Just don’t look to me for advice when your cat falls in love with a stone frog.
I learned the foil trick too late, too. I now have my four dining chairs that have to be reupholstered. Not fun. It happened when I was gone to Australia. She didn’t like me being gone.
I put foil on all the chairs now and the cats start running when they hear it. If only I had known!
I don’t know which blogger you wrote this for, but I found it tremendously helpful! We got Maya the first week of November, and the furniture has been suffering. Also going to implement the newspaper trick next time we change the litter.
Stoned frog pictures/quip was adorable.
This is so cute. So is the frog by the way, I want one. LoL
Thanks for the callout, A. It quite surprised me when I read it!
There’s a chance I might have been talking about our dear old girl, Millicent, who left this scene three years ago. But it is more likely I was talking about our pups.

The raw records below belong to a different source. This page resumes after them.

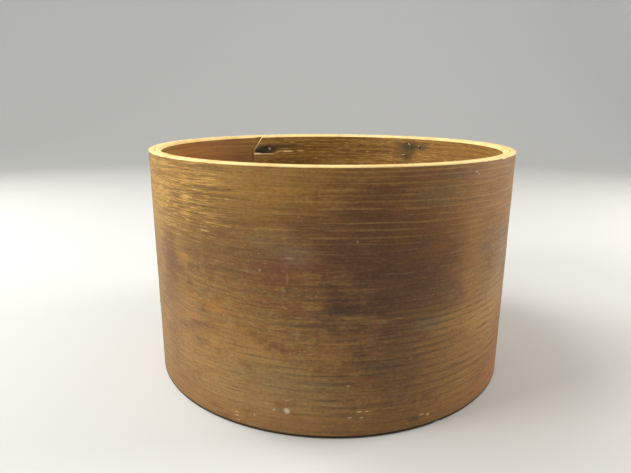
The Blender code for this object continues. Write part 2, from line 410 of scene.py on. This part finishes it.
def top_ring_shift(flat, along, across):
    """The slanted end, its sloping face, and the split along the grain."""
    fade = max(0, 1 - along / RING_END_FADE)
    above = max(0, across - RING_CORNER) / (TOP_RING.width - RING_CORNER)
    turn = fade * (RING_SLANT * above + RING_END_SLOPE * flat.z / RING_THICKNESS)
    offset, opening = crack_at(along)
    from_crack = flat.y - CRACK_HEIGHT
    rise = offset * max(0, 1 - abs(from_crack) / CRACK_FADE)
    if flat.z < RING_THICKNESS - TOUCH:
        return turn, rise, 0
    outer, inner = TOP_RING.faces(along)
    deepest = min(CRACK_DEPTH, (outer - inner) * 0.9)
    reach = CRACK_ABOVE if from_crack > 0 else CRACK_BELOW
    return turn, rise, clamp(1 - abs(from_crack) / reach) * opening * deepest


def bottom_ring_shift(flat, along, across):
    """The end's sloping face."""
    fade = max(0, 1 - along / RING_END_FADE)
    return fade * RING_END_SLOPE * flat.z / RING_THICKNESS, 0, 0


def make_rings():
    cut_depths = [RING_THICKNESS - EDGE_CUT * (1 - step / 4) for step in range(5)]
    depths = [0, 1.6 * MM] + cut_depths
    for name, plank, surface, shift in (
            ("top_ring", TOP_RING, top_ring_surface, top_ring_shift),
            ("bottom_ring", BOTTOM_RING, ring_surface, bottom_ring_shift)):
        bm = straight_plank(plank, depths, outer_rows=12, inner_rows=64)
        piece = bend(bm, plank, name + "_wood", surface, shift)
        piece.data.materials.append(bare_ash(name))
        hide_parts(name)
        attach(piece, "root")


# Materials -----------------------------------------------------------------------------------

GRAIN_SWAY = 14 * MM        # how far the grain wanders up and down in all
RINGS_PER_METRE = 118       # growth rings in the plank's width, near the bottom
RINGS_CLOSING = 140         # and how fast that number grows towards the top
RUST_GRIT = 1.4 * MM


def grain_noise(tree, place, sizes, detail=2.0, rough=0.5):
    """Noise whose features have these sizes along, across and through the plank, in mm."""
    stretch = [1 / (size * MM) for size in sizes]
    stretched = add(tree, "VectorMath", {0: place, 1: stretch}, operation="MULTIPLY")
    made = add(tree, "TexNoise", {"Vector": stretched.outputs[0], "Scale": 1.0, "Detail": detail,
                                  "Roughness": rough})
    return made.outputs["Fac"]


def lay(tree, under, code, value, low, high, strength=1.0):
    """Lay a colour over another as a value passes from low to high."""
    share = add(tree, "MapRange", {"Value": value, "From Min": low, "From Max": high,
                                   "To Max": strength}, interpolation_type="SMOOTHSTEP")
    # A Mix node takes its two colours at inputs 6 and 7 and gives its result at output 2
    laid = add(tree, "Mix", {0: share.outputs[0], 6: under, 7: linear(code)}, data_type="RGBA")
    return laid.outputs[2]


def patch(tree, under, place, ragged, plank, mark):
    """Lay a ragged oval of colour on a plank; its half sizes are in millimetres."""
    bearing, height, half_length, half_width, code, strength, soft = mark
    centre = plank.grain_place(bearing, height * MM)
    sizes = (1 / (half_length * MM), 1 / (half_width * MM), 1 / PATCH_DEPTH)
    offset = add(tree, "VectorMath", {0: place, 1: centre}, operation="SUBTRACT")
    scaled = add(tree, "VectorMath", {0: offset.outputs[0], 1: sizes}, operation="MULTIPLY")
    far = add(tree, "VectorMath", {0: scaled.outputs[0]}, operation="LENGTH")
    edge = add(tree, "Math", {0: far.outputs["Value"], 1: ragged}, operation="ADD")
    return lay(tree, under, code, edge.outputs[0], 1 + soft, 1 - soft, strength)


# Where the stain has darkened, faded or been rubbed, and one pale strip of painted highlight:
# bearing, height, half length and half width in millimetres, colour, strength and softness of the
# edge
STAINS_AND_PAINTED_HIGHLIGHT = (
    (162, 168, 78, 62, "#4a2a19", 0.85, 0.60),
    (158, 74, 62, 50, "#51301d", 0.60, 0.65),
    (174, 196, 42, 30, "#4d3020", 0.40, 0.60),
    (228, 212, 84, 50, "#a8873f", 0.42, 0.95),
    (213, 229, 62, 18, "#c89a42", 0.40, 0.95),
    (236, 214, 30, 44, "#c99c48", 0.36, 0.95),
    (140, 150, 15, 54, "#a37a32", 0.42, 0.90),
    (230, 150, 14, 34, "#5c3c26", 0.60, 0.80),
    (206, 192, 60, 34, "#6a4522", 0.46, 0.95),
    (203, 155, 18, 16, "#5e3f26", 0.32, 0.95),
    (229, 112, 9, 26, "#6a4630", 0.34, 0.80),
    (226, 92, 30, 30, "#a68050", 0.40, 0.95),
    (193, 24, 52, 20, "#97784c", 0.34, 0.95),
    (230, 54, 9, 28, "#6a4733", 0.40, 0.80),
    # Painted highlight: a tall pale strip standing in for the light along the drum's left edge
    (240, 112, 14, 74, "#ac9562", 0.18, 0.95),
    (221, 156, 12, 5, "#c48a36", 0.34, 0.95),
    (218, 119, 12, 4, "#b27a38", 0.36, 0.90),
    (212, 114, 11, 3, "#b97836", 0.45, 0.80),
    (220, 98, 10, 3, "#b87c3c", 0.44, 0.90),
    (203, 84, 34, 15, "#a9702c", 0.45, 0.85),
    (210, 46, 66, 44, "#b8925a", 0.40, 0.95),
    (191, 158, 26, 13, "#6d3a24", 0.50, 0.60),
    (186, 168, 15, 9, "#70402a", 0.40, 0.60),
    (188, 173, 12, 8, "#807762", 0.32, 0.85),
    (194, 184, 17, 8, "#7c7152", 0.32, 0.85),
    (198, 60, 34, 14, "#7f734c", 0.30, 0.85),
    (189, 48, 24, 10, "#7d7150", 0.30, 0.85),
    (122, 140, 14, 30, "#8b7c66", 0.30, 0.90),
    (129, 118, 20, 14, "#967f62", 0.30, 0.90),
    (147, 101, 26, 8, "#a27e40", 0.50, 0.80),
    (136, 93, 20, 9, "#ae8848", 0.45, 0.80),
    (126, 94, 26, 24, "#b48c50", 0.34, 0.95),
    (141, 66, 56, 52, "#a67c40", 0.52, 0.95),
    (138, 216, 66, 44, "#8a5b14", 0.62, 0.95),
    (166, 208, 60, 30, "#6a4019", 0.30, 0.95),
    (154, 106, 14, 6, "#66634c", 0.40, 0.60),
    (165, 69, 15, 4, "#4a4038", 0.45, 0.80),
    (176, 124, 9, 2.4, "#33292a", 0.52, 0.80),
    (121, 44, 12, 40, "#9c5a26", 0.55, 0.60),
    (126, 14, 40, 20, "#a0602a", 0.50, 0.60),
    (157, 240, 24, 5, "#713820", 0.40, 0.60),
    (148, 239, 18, 5, "#462f20", 0.45, 0.60),
    (153, 223, 24, 10, "#6d6242", 0.35, 0.60),
    (40, 70, 60, 36, "#4a2f20", 0.55, 0.60),
    (75, 190, 70, 40, "#5a3a25", 0.50, 0.60),
    (340, 110, 80, 60, "#4a2e20", 0.55, 0.60),
    (300, 205, 60, 30, "#a2773c", 0.40, 0.60),
    (290, 60, 50, 36, "#6a3d26", 0.45, 0.60),
)
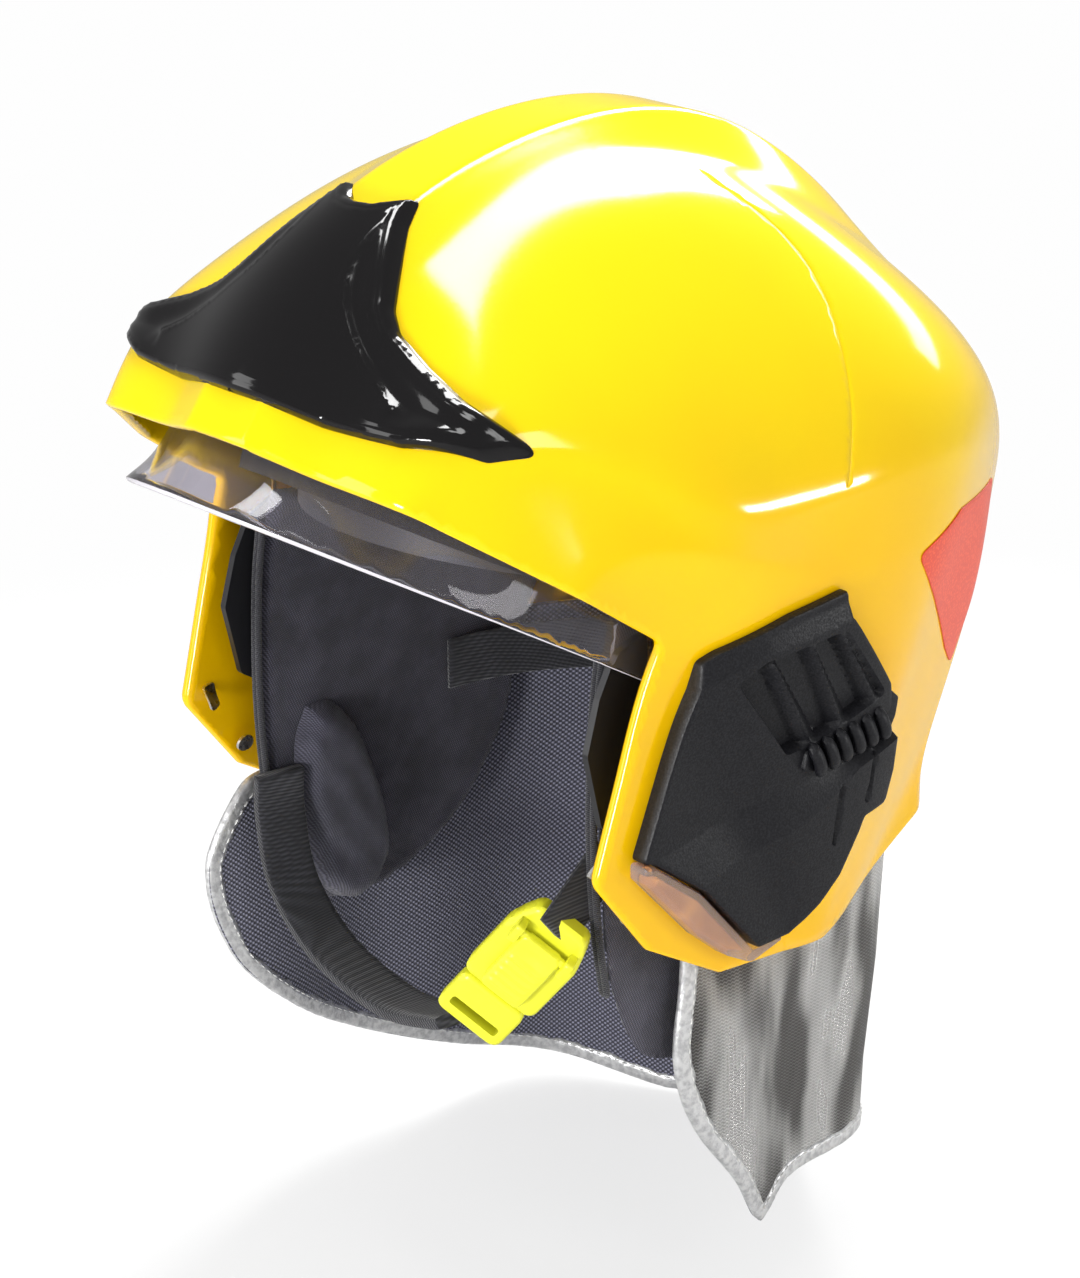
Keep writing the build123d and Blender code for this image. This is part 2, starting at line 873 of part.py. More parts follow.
with BuildPart() as buckle_body:
    with BuildSketch(buckle_plane.offset(-body_top)):
        RectangleRounded(body_size[0], body_size[1], body_round)
    extrude(amount=body_size[2])
    with BuildSketch(buckle_plane.offset(body_top)):
        with Locations((lever_pin_at, lug_across / 2), (lever_pin_at, -lug_across / 2)):
            Rectangle(*lug_size)
    extrude(amount=lug_top - body_top)
    with BuildSketch(buckle_plane.offset(-pocket_size[2] / 2)):
        with Locations((-body_size[0] / 2 + pocket_size[0] / 2, 0)):
            Rectangle(pocket_size[0], pocket_size[1])
    extrude(amount=pocket_size[2], mode=Mode.SUBTRACT)
    with BuildSketch(pin_line.offset(-lug_across)):
        Circle(lever_pin_radius + lug_gap)
    extrude(amount=lug_across * 2, mode=Mode.SUBTRACT)
buckle_body.part.label = "buckle_body"

with BuildPart() as buckle_lever:
    with BuildSketch(buckle_plane.offset(lever_floor)):
        with Locations(lever_at):
            RectangleRounded(lever_size[0], lever_size[1], lever_round)
    extrude(amount=lever_size[2])
    with BuildSketch(buckle_plane.offset(lever_top)):
        with Locations((lever_at[0] - lever_rib_step * 1.5, lever_at[1])):
            with GridLocations(lever_rib_step, 0, lever_ribs, 1):
                Rectangle(lever_rib[0], lever_rib[1])
    extrude(amount=lever_rib[2])
    with BuildSketch(pin_line.offset(-lug_across / 2 - lug_size[1] / 2)):
        Circle(lever_pin_radius)
    extrude(amount=lug_across + lug_size[1])
buckle_lever.part.label = "buckle_lever"

with BuildPart() as buckle_tongue:
    with BuildSketch(buckle_plane.offset(-tongue_size[2] / 2)):
        with Locations((tongue_at, 0)):
            RectangleRounded(tongue_size[0], tongue_size[1], body_round)
        with Locations((tongue_at + strap_slot_at, 0)):
            Rectangle(*strap_slot, mode=Mode.SUBTRACT)
    extrude(amount=tongue_size[2])
    with BuildSketch(buckle_plane.offset(-pocket_size[2] / 2 + pocket_gap)):
        with Locations((-body_size[0] / 2 + pocket_size[0] / 2 - pocket_gap - tongue_gap, 0)):
            Rectangle(pocket_size[0], pocket_size[1] - 2 * pocket_gap)
    extrude(amount=pocket_size[2] - 2 * pocket_gap)
buckle_tongue.part.label = "buckle_tongue"

with BuildPart() as buckle_space:
    with BuildSketch(buckle_plane.offset(-body_top - seat)):
        Rectangle(body_size[0] + 2 * seat, body_size[1] + 2 * seat)
        with Locations((tongue_at, 0)):
            Rectangle(tongue_size[0] + 2 * seat, tongue_size[1] + 2 * seat)
    extrude(amount=body_size[2] * 2)

with BuildPart() as chin_strap_right:
    add(strap_band.part)
    add(buckle_space.part, mode=Mode.SUBTRACT)
chin_strap_right.part.label = "chin_strap_right"

short_strap_line = [(-88, -106), (-54, -78)]
short_strap_width = 18
short_strap_wall = 1.8
short_strap_outline = side_sketch(
    between(*short_strap_line, short_strap_width),
    cover_corner,
    panel_inner - ear_gap - short_strap_wall,
)
with BuildPart() as chin_strap_left:
    extrude(short_strap_outline, amount=short_strap_wall)
    add(buckle_space.part, mode=Mode.SUBTRACT)
    add(ear_pad_left.part, mode=Mode.SUBTRACT)
chin_strap_left.part.label = "chin_strap_left"

# Neck curtain: two cloth layers in a hem, hung inside the lower edge
curtain_levels = [
    (-97, 90.5, 110.5, 0),
    (-130, 89.5, 108.2, 1),
    (-165, 89.5, 99, 3),
    (-200, 89, 88, 4),
    (-290, 89, 86, 2),
]
curtain_turn_y = 12
curtain_front = -105
rear_share = 0.52
curtain_steps = 16
fold_count = 3
cloth_wall = 1.1
cloth_gap = 0.15
hem_wall = 0.6
hem_width = 7
hem_gap = 0.12
curtain_top = -80
left_edge = [
    (-44, -80),
    (-44, -132),
    (-46, -160),
    (-38, -186),
    (-20, -212),
    (-9, -230),
    (-4, -231),
    (14, -224),
    (60, -227),
    (72, -238),
    (82, -256),
    (90, -266),
    (150, -266),
    (150, -80),
]
right_edge = [
    (-48, -80),
    (-56, -107),
    (-74, -113),
    (-88, -131),
    (-90, -146),
    (-85, -165),
    (-75, -183),
    (-50, -206),
    (-20, -226),
    (12, -241),
    (40, -252),
    (62, -259),
    (80, -266),
    (150, -266),
    (150, -80),
]


def curtain_line(level, grow):
    """Points of the curtain seen from above, from the right edge to the left."""
    height, half, rear, fold = level
    points = []
    for step in range(curtain_steps + 1):
        share = step / curtain_steps * 2 - 1
        side = 1 if share > 0 else -1
        out = grow + fold * cos(share * fold_count * 2 * pi)
        if abs(share) > rear_share:
            run = (abs(share) - rear_share) / (1 - rear_share)
            along_y = curtain_turn_y - run * (curtain_turn_y - curtain_front)
            points.append((side * (half + out), along_y))
        else:
            turn = abs(share) / rear_share * pi / 2
            depth = rear - curtain_turn_y + out
            points.append((side * (half + out) * sin(turn), curtain_turn_y + depth * cos(turn)))
    return points


def curtain_body(outer, inner):
    """A hanging wall between two offsets of the curtain line."""
    with BuildPart() as body:
        for level in curtain_levels:
            outside_line = curtain_line(level, outer)
            inside_line = curtain_line(level, inner)
            with BuildSketch(Plane.XY.offset(level[0])):
                with BuildLine():
                    Spline(*outside_line)
                    Line(outside_line[-1], inside_line[-1])
                    Spline(*inside_line[::-1])
                    Line(inside_line[0], outside_line[0])
                make_face()
        loft()
    return body.part


def curtain_keep(grow):
    """The side outlines of the curtain, one for each half."""
    with BuildPart() as body:
        with BuildSketch(Plane.YZ):
            with BuildLine():
                Polyline(*left_edge, close=True)
            make_face()
            if grow:
                offset(amount=grow, mode=Mode.REPLACE)
        extrude(amount=reach / 2)
        with BuildSketch(Plane.YZ):
            with BuildLine():
                Polyline(*right_edge, close=True)
            make_face()
            if grow:
                offset(amount=grow, mode=Mode.REPLACE)
        extrude(amount=-reach / 2)
    return body.part


lining_out = -cloth_wall - cloth_gap
lining_in = lining_out - cloth_wall
cut_to = curtain_keep(0)
outer_cloth = curtain_body(0, -cloth_wall)
lining_cloth = curtain_body(lining_out, lining_in)
cloth_room = curtain_body(hem_gap, lining_in - hem_gap)
hem_cloth = curtain_body(hem_gap + hem_wall, lining_in - hem_gap - hem_wall)
room_edge = curtain_keep(hem_gap)
hem_edge = curtain_keep(hem_gap + hem_wall)
hem_inner_edge = curtain_keep(-hem_width)

with BuildPart() as curtain_outer:
    add(outer_cloth)
    add(cut_to, mode=Mode.INTERSECT)
curtain_outer.part.label = "curtain_outer"

with BuildPart() as curtain_lining:
    add(lining_cloth)
    add(cut_to, mode=Mode.INTERSECT)
curtain_lining.part.label = "curtain_lining"

with BuildPart() as cloth_space:
    add(cloth_room)
    add(room_edge, mode=Mode.INTERSECT)

with BuildPart() as curtain_hem:
    add(hem_cloth)
    add(hem_edge, mode=Mode.INTERSECT)
    add(hem_inner_edge, mode=Mode.SUBTRACT)
    add(cloth_space.part, mode=Mode.SUBTRACT)
curtain_hem.part.label = "curtain_hem"

# Strip that ties the top of the curtain to the inside of the shell
tie_low = -111
tie_height = 13
tie_front = -40
with BuildPart() as curtain_plug:
    for level in curtain_levels:
        plug_line = curtain_line(level, hem_gap + hem_wall + cloth_gap)
        with BuildSketch(Plane.XY.offset(level[0])):
            with BuildLine():
                Spline(*plug_line)
                Line(plug_line[-1], plug_line[0])
            make_face()
    loft()

with BuildPart() as curtain_tie:
    with Locations((0, tie_front + reach / 2, tie_low + tie_height / 2)):
        Box(reach, reach, tie_height)
    add(wall_form, mode=Mode.INTERSECT)
    add(curtain_plug.part, mode=Mode.SUBTRACT)
curtain_tie.part.label = "curtain_tie"

# Small metal clip and rivet on the inner face of each jaw
clip_at = (-83, -79)
clip_size = (6, 7)
clip_round = 1
rivet_at = (-71, -99)
rivet_radius = 3
clip_wall = 1.1
clip_form = helmet_form(-shell_wall - seat - clip_wall)
with BuildPart() as jaw_clip_left:
    with BuildSketch(Plane.YZ):
        with Locations(clip_at):
            RectangleRounded(*clip_size, clip_round)
    extrude(amount=reach / 2)
    add(wall_form, mode=Mode.INTERSECT)
    add(clip_form, mode=Mode.SUBTRACT)
jaw_clip_left.part.label = "jaw_clip_left"

with BuildPart() as jaw_rivets:
    with BuildSketch(Plane.YZ):
        with Locations(rivet_at):
            Circle(rivet_radius)
    extrude(amount=reach / 2, both=True)
    add(wall_form, mode=Mode.INTERSECT)
    add(clip_form, mode=Mode.SUBTRACT)
jaw_rivets.part.label = "jaw_rivets"

# The right side mirrors the left
lefts = [
    side_cover_left,
    mask_rack_left,
    lamp_lens_left,
    lamp_insert_left,
    sticker_left,
    visor_carrier_left,
    pivot_bolt_left,
    side_liner_left,
    liner_piping_left,
    ear_pad_left,
    jaw_clip_left,
]
middles = [
    outer_shell,
    front_plate,
    face_shield,
    eye_visor,
    carrier_screws,
    impact_liner,
    crown_cap,
    headband,
    brow_pad,
    ratchet_housing,
    ratchet_knob,
    nape_cradle,
    nape_webbing,
    chin_strap_right,
    chin_strap_left,
    buckle_body,
    buckle_lever,
    buckle_tongue,
    curtain_outer,
    curtain_lining,
    curtain_hem,
    curtain_tie,
    jaw_rivets,
]
for piece in middles:
    export_step(piece.part, "parts/" + piece.part.label + ".step")
for piece in lefts:
    export_step(piece.part, "parts/" + piece.part.label + ".step")
    other = piece.part.mirror(Plane.YZ)
    other.label = piece.part.label.replace("left", "right")
    export_step(other, "parts/" + other.label + ".step")
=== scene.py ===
import bpy
import bmesh
import numpy as np
from math import atan2, cos, degrees, hypot, pi, radians, sin
from mathutils import Matrix, Vector
from mathutils.geometry import delaunay_2d_cdt


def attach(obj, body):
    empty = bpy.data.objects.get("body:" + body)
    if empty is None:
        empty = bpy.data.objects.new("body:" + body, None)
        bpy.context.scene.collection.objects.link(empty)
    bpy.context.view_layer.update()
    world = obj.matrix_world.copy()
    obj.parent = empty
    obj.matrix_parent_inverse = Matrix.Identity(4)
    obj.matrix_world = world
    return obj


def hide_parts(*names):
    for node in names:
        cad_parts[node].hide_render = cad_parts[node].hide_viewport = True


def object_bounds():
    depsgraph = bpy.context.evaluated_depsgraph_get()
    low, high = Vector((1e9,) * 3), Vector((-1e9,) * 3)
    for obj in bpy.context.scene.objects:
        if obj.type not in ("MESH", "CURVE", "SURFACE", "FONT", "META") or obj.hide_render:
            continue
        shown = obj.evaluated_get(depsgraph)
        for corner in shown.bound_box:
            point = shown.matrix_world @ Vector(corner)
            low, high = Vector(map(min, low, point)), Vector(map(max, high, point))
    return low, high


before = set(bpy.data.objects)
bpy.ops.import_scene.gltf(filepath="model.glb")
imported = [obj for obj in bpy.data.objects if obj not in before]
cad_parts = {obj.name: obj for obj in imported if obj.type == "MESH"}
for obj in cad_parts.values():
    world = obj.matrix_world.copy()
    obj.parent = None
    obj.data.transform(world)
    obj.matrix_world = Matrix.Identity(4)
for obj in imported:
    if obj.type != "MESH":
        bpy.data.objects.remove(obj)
cadBox = [list(corner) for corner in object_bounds()]
mm = 0.001

# Shared shapes
formAxis = -150  # height of the line that the shell's sections turn about
shellRows = [  # angle, crown, crest, drop, foot, fall, belt, beltAt, low, lowAt
    (30, 240, 13, 1, 24, 7, 66, 200, 98, 150),
    (42, 246, 13, 1, 27, 8, 68, 216, 99, 165),
    (53, 252, 13, 1, 29, 9, 72, 228, 101, 184),
    (62, 267, 13, 1, 30, 10, 86, 227, 104, 194),
    (71, 275, 13, 1, 30, 10, 109, 197, 113, 178),
    (80, 277, 13, 1, 29, 9, 115, 182, 117, 160),
    (90, 276, 13, 1, 31, 12, 118, 178, 118, 150),
    (100, 270, 14, 1, 35, 17, 117, 181, 117, 152),
    (108, 260, 14, 1, 37, 17, 111, 184, 112, 158),
    (116, 248, 14, 1, 37, 13, 99, 187, 102, 163),
    (125, 232, 14, 1, 36, 7, 82, 190, 90, 162),
    (135, 206, 14, 1, 34, 4, 66, 176, 80, 142),
    (146, 164, 14, 1, 32, 3, 54, 138, 78, 102),
    (158, 138, 14, 1, 30, 3, 56, 116, 82, 82),
    (170, 122, 14, 1, 30, 3, 60, 100, 86, 68),
]
visorRows = [  # angle, crown, shoulder
    (42, 252, 148),
    (47.5, 252.5, 158),
    (53, 245.3, 160),
    (62, 258.5, 166),
    (71, 267, 166),
    (80, 269, 162),
    (90, 267, 158),
    (102, 255, 160),
]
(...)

I’m constantly fascinated by inter-species communication with them. They try as bet they can to comunicate with us. But so long as they are speech-impaired and we are olfactory-impaired, there are going to be shortfalls. I’d bet if we ever could fully understand cross species, there might be lots of comic elements.
I wrote a long email to a friend today, in response to a newspaper article about party disasters involving pets.
Let me know if you’d like to see it, and I’ll add it to the comments here.
I definitely would enjoy your response on party disasters involving pets. I may be able to add to it tomorrow if my son brings his Bichon Frise to Thanksgiving dinner. My cats are not even too happy with human guests, and there have been comic incidents with huge, barking kind. Let’s hope they are under the bed.
I’ve just tried the foil trick on Tabbie’s Gracie Mae. Unfortunately Grace loves the foil. 😛 I bet she’d love the frog too! 😀
Darn! Guess it doesn’t work on them all, but so far it has on my Emma, and she is a tough case.
A friend sent me the following link, a story about pet disasters during parties
http://www.sfgate.com/cgi-bin/blogs/pets/index
I replied to her re the blog post, then got a bit carried away:
another of those ‘happy it hasn’t happened to me’ moments. Our two pup-dogs will be happy to serve as greeters as our guests come over tomorrow. I think it’s one of the quintessential difference-between-the-species moments. People come in the door and are eager to say their hellos, begin the festivities, etc. The dogs get a head pat, maybe a few pets, but then are supposed to retreat to the edges.
But for our dogs it’s a very different moment. All day long it’s often the same-old same-old, with the obvious and regular indulgences from the humans–but there’s lots of “downtime” on a bed. And then guests arrive–a new chance to relate to someone! To form new bonds! To find a playmate!
Both of ours will bring toys out to people, ever hopeful. I often notice that they dig out chewtoys bring them to our feet and begin gnawing industriously–I think it’s a way of showing off and a way to burn energy (“see what I can do!”). I feel a titch bad for them, sometimes. I try to get people to engage with them a bit, just at first, but of course that doesn’t always compute.